World events tend to provide especially clear examples of astrological patterns. The chart for a declaration of war, an economic crash or a terrorist attack will normally contain fewer variables and mixed signals than natal astrology. This is because an individual person is generally a combination of a wide variety of personality traits and influences that manifest over many decades, but (for example) the morning of September 11, 2001 in New York City is primarily a snapshot of a single major occurrence.
While viewing the chart for the recent Paris terrorist attacks* (on November 13, 2015), I noticed an aspect of less than three degrees between Mars and the nodes (i.e. Rahu and Ketu)**. The September 11, 2001 chart, analyzed in this post, includes an aspect of less than one degree between Mars and the nodes.

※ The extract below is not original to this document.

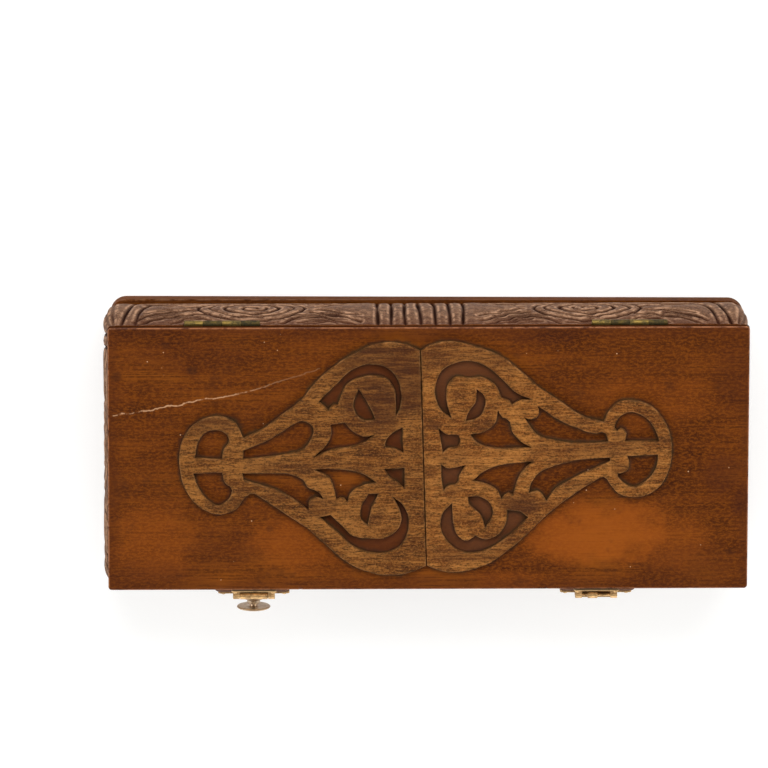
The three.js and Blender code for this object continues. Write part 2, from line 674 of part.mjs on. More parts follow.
/** What is left of the other rivet: a low burred head. */
function rivetStub(centre) {
  const head = RIVET.radius * 1.6;
  const profile = [
    [0, -HASP.thickness - 0.3],
    [RIVET.radius, -HASP.thickness - 0.3],
    [RIVET.radius, 0.1],
    [head, 0.1],
    [head * 0.8, 0.8],
    [0, 1],
  ];
  return turned(profile, FORWARD, centre, LID_FRONT - HASP_FACE, RIVET.z, 12);
}

/** The keeper plate on the pad: a plate with round ends and a scalloped lower edge. */
function keeper(centre) {
  const half = KEEPER.width / 2;
  const bottom = KEEPER.top - KEEPER.height;
  const lobe = half / 3;
  const shape = new THREE.Shape();
  shape.moveTo(centre + half, KEEPER.top);
  shape.lineTo(centre - half, KEEPER.top);
  shape.lineTo(centre - half, bottom + lobe);
  for (let i = -1; i <= 1; i += 1) {
    shape.absarc(centre + 2 * lobe * i, bottom + lobe, lobe, Math.PI, 2 * Math.PI, false);
  }
  shape.closePath();
  const boss = turned([[0, 0], [1.4, 0], [1, 0.2], [0, 0.25]], FORWARD, centre, keeperFace(), bottom + 4, 16);
  const body = upright(shape, LID_FRONT - PAD.out, KEEPER.thickness).add(boss);
  return cut(body, ...nailHoles(keeperNails(centre)));
}

function keeperFace() {
  return LID_FRONT - PAD.out - KEEPER.thickness + 0.05;
}

function makeCatches() {
  for (const [name, centre] of Object.entries(CATCH.centres)) {
    piece(`catch_${name}_leaf`, catchLeaf(centre), BRASS);
    piece(`catch_${name}_pin`, catchPin(centre), BRASS);
    piece(`catch_${name}_hasp`, hasp(centre), BRASS);
    piece(`catch_${name}_keeper`, keeper(centre), BRASS);
    leafNails(centre).forEach((place, i) => {
      piece(`catch_${name}_leaf_nail_${i + 1}`, nail(place), BRASS);
    });
    keeperNails(centre).forEach((place, i) => {
      piece(`catch_${name}_keeper_nail_${i + 1}`, nail(place), BRASS);
    });
  }
  piece('catch_left_knob', pullKnob(CATCH.centres.left), STEEL);
  piece('catch_right_rivet', rivetStub(CATCH.centres.right), STEEL);
}

makeBase();
makeWalls();
makeLining();
makeLid();
makeFretwork();
makeHinges();
makeCatches();

export default box3d;
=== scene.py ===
"""The looks of a long, low jewelry box: stained lid under sawn fretwork, carved walls, worn brass.

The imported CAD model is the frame. Lengths here are in millimetres, in the frame's own axes, and a
mesh's coordinates are turned into metres where it is made. +X is the length, +Y the rear, +Z up.
"""

import math
import random

import bpy
import numpy as np
from mathutils import Matrix, Vector, geometry
from mathutils.kdtree import KDTree


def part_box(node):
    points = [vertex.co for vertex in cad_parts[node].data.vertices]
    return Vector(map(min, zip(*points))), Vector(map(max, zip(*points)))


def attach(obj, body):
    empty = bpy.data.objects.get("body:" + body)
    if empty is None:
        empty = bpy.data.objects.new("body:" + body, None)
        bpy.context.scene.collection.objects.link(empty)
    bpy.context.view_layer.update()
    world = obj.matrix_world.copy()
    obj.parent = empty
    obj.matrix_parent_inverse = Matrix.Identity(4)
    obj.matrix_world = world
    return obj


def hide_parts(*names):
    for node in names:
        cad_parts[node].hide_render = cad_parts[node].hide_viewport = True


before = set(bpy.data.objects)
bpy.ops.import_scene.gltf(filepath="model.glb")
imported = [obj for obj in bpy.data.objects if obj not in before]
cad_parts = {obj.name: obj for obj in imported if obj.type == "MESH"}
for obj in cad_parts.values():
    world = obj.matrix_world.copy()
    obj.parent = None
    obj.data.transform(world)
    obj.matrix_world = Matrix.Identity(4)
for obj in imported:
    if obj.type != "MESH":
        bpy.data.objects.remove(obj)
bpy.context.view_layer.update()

MM = 0.001


def span(node):
    """The lowest and highest corner of a CAD node, in millimetres."""
    low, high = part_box(node)
    return np.array(low) / MM, np.array(high) / MM


def middle(node, axis):
    """A CAD node's middle along an axis, which is 0 for X, 1 for Y and 2 for Z."""
    low, high = span(node)
    return (low[axis] + high[axis]) / 2


def size(node, axis):
    """A CAD node's size along an axis."""
    low, high = span(node)
    return high[axis] - low[axis]


LID_LOW, LID_HIGH = span("lid_panel")
REAR_LOW, REAR_HIGH = span("rear_wall")
LEFT_X = span("left_wall")[0][0]
RIGHT_X = span("right_wall")[1][0]
FRET_TOP = span("fretwork_left")[1][2]
LID_TOP = LID_HIGH[2]
WALL_BOTTOM = REAR_LOW[2]
WALL_TOP = REAR_HIGH[2]
WALL_HEIGHT = WALL_TOP - WALL_BOTTOM
BODY_X = (LEFT_X + RIGHT_X) / 2
LID_MIDDLE_Y = middle("lid_panel", 1)
LID_HALF_DEPTH = size("lid_panel", 1) / 2
SIDES = ("left", "right")


# ---- camera, light and floor ----

CAMERA_TARGET = (-15.34, 26.1, 40.0)
CAMERA_DISTANCE = 3500.0
CAMERA_TILT = math.radians(13.93)
CAMERA_LEAN = math.radians(1.28)
CAMERA_ROLL = math.radians(0.147)
CAMERA_FOCAL = 478.9


def make_camera():
    """Looks almost straight down on the lid, tilted a little towards the rear wall."""
    back = Vector((
        -math.sin(CAMERA_LEAN),
        math.sin(CAMERA_TILT) * math.cos(CAMERA_LEAN),
        math.cos(CAMERA_TILT) * math.cos(CAMERA_LEAN),
    ))
    right = Vector((0, 1, 0)).cross(back).normalized()
    up = back.cross(right)
    turned_right = right * math.cos(CAMERA_ROLL) + up * math.sin(CAMERA_ROLL)
    turned_up = up * math.cos(CAMERA_ROLL) - right * math.sin(CAMERA_ROLL)
    data = bpy.data.cameras.new("camera")
    data.sensor_width = 36.0
    data.lens = CAMERA_FOCAL
    data.clip_start = 0.05
    data.clip_end = 60.0
    camera = bpy.data.objects.new("camera", data)
    turn = Matrix((turned_right, turned_up, back)).transposed().to_4x4()
    place = (Vector(CAMERA_TARGET) + back * CAMERA_DISTANCE) * MM
    camera.matrix_world = Matrix.Translation(place) @ turn
    bpy.context.scene.collection.objects.link(camera)
    bpy.context.scene.camera = camera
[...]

Since I wondered how consistent this sort of placement was in the charts of major terrorist attacks, I looked up the July 7, 2005 London attacks, as well. The day of the London attacks included Mars aspecting the nodes by less than one-and-a-half degrees. To put this information in context, an aspect of three degrees or less between Mars and the nodes only occurs for an average of less than two weeks per year.
NYC at 8:46 AM, 9/11/2001 (When the First Plane Hit the Towers)
Just like every person has his or her own birth chart, each event also has its own chart. The 9/11 chart paints a very specific portrait of what happened that morning.
Ketu and Mars are within a single degree of each other in Sagittarius, located in the 4th house, which is the portion of the zodiac that represents one’s innermost feelings and sense of home or belonging.
Every planet has the potential for a positive, life-affirming representation or a challenging, dark representation, and Mars directly connects to action, whether in the form of an athlete winning a gold medal, somebody committing a murder, or just a working man finding the energy to get through the day. Notably, Mars also represents soldiers, who at their best exemplify bravery and heroism, yet at their worst may follow destructive orders without questioning them.
Ketu, which is depicted without a head in Vedic mythology, represents the part of us that is pre-critical thought. That’s a beautiful thing when it relates to meditative states and the sort of spiritual understanding that goes beyond words, but not so great when it relates to primitive feelings and habits that remain unexamined. Ketu also specifically represents traditional cultures.